Lines of data:
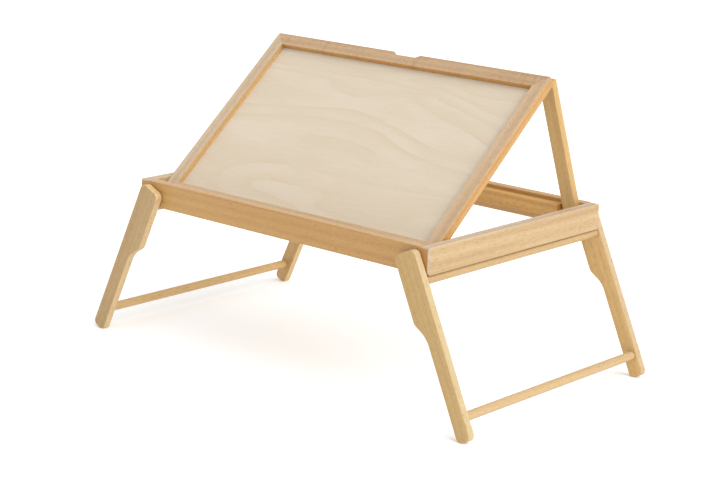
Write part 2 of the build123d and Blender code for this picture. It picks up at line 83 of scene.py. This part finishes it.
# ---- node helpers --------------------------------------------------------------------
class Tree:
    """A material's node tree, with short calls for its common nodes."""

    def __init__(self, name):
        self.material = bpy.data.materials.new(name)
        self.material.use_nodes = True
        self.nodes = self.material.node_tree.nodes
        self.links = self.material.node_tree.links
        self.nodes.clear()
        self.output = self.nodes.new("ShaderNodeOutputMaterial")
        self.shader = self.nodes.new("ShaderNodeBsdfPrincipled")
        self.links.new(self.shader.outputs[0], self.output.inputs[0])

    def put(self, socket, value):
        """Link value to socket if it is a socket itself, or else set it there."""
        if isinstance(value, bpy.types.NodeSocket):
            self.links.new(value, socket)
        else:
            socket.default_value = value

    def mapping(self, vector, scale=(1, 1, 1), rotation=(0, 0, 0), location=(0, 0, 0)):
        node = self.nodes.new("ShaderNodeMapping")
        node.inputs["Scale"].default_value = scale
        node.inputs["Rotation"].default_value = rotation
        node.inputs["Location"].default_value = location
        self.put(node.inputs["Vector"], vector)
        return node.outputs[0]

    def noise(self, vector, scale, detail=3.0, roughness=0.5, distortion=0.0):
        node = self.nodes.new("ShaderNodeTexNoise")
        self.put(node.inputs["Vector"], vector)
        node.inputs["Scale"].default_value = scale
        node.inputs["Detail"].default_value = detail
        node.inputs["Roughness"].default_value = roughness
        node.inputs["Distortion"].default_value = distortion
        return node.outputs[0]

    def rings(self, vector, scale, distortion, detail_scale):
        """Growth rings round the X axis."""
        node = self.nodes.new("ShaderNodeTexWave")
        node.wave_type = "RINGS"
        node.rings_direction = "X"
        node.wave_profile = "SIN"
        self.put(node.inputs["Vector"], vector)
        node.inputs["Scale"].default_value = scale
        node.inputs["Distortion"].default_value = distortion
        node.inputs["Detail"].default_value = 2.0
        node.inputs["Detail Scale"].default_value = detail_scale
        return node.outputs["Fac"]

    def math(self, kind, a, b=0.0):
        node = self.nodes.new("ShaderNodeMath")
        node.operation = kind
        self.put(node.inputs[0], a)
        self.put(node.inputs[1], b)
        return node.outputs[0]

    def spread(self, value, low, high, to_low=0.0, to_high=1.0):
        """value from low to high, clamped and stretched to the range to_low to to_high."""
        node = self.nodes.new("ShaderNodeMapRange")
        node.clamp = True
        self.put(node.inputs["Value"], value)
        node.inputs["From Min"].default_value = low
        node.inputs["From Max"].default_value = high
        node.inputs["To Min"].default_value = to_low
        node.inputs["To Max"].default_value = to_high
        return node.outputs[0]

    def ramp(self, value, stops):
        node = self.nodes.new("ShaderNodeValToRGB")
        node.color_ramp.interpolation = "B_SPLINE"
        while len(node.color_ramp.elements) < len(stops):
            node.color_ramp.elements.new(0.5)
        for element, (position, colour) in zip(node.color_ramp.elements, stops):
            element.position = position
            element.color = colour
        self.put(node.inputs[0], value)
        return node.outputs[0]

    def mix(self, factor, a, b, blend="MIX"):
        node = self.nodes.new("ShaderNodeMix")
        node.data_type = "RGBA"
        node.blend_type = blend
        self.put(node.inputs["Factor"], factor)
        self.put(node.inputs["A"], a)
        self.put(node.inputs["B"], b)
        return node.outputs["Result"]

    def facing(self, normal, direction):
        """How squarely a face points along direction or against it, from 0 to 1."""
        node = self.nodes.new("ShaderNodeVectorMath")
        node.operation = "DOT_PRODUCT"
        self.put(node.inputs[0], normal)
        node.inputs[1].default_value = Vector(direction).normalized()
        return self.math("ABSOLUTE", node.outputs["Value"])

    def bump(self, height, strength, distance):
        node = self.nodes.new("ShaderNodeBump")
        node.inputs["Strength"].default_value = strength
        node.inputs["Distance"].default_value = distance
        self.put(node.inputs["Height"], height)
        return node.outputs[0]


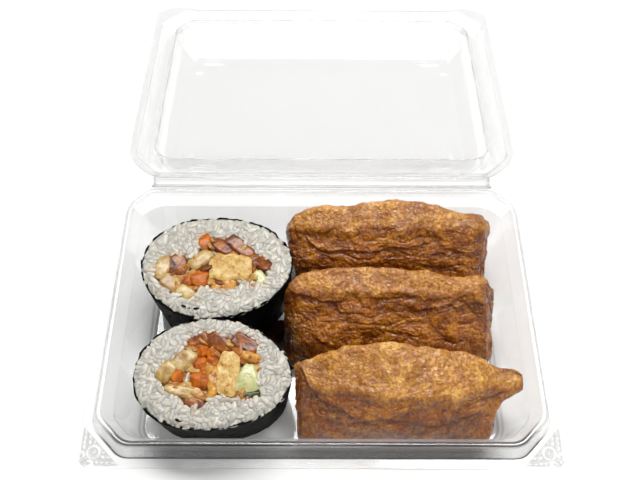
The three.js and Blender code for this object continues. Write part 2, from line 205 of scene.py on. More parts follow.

▸ **Work to be completed**: Work out how many lines in the entries hold the string "part". Your answer should consist solely of that number.

▸ **Answer for this exercise**: 2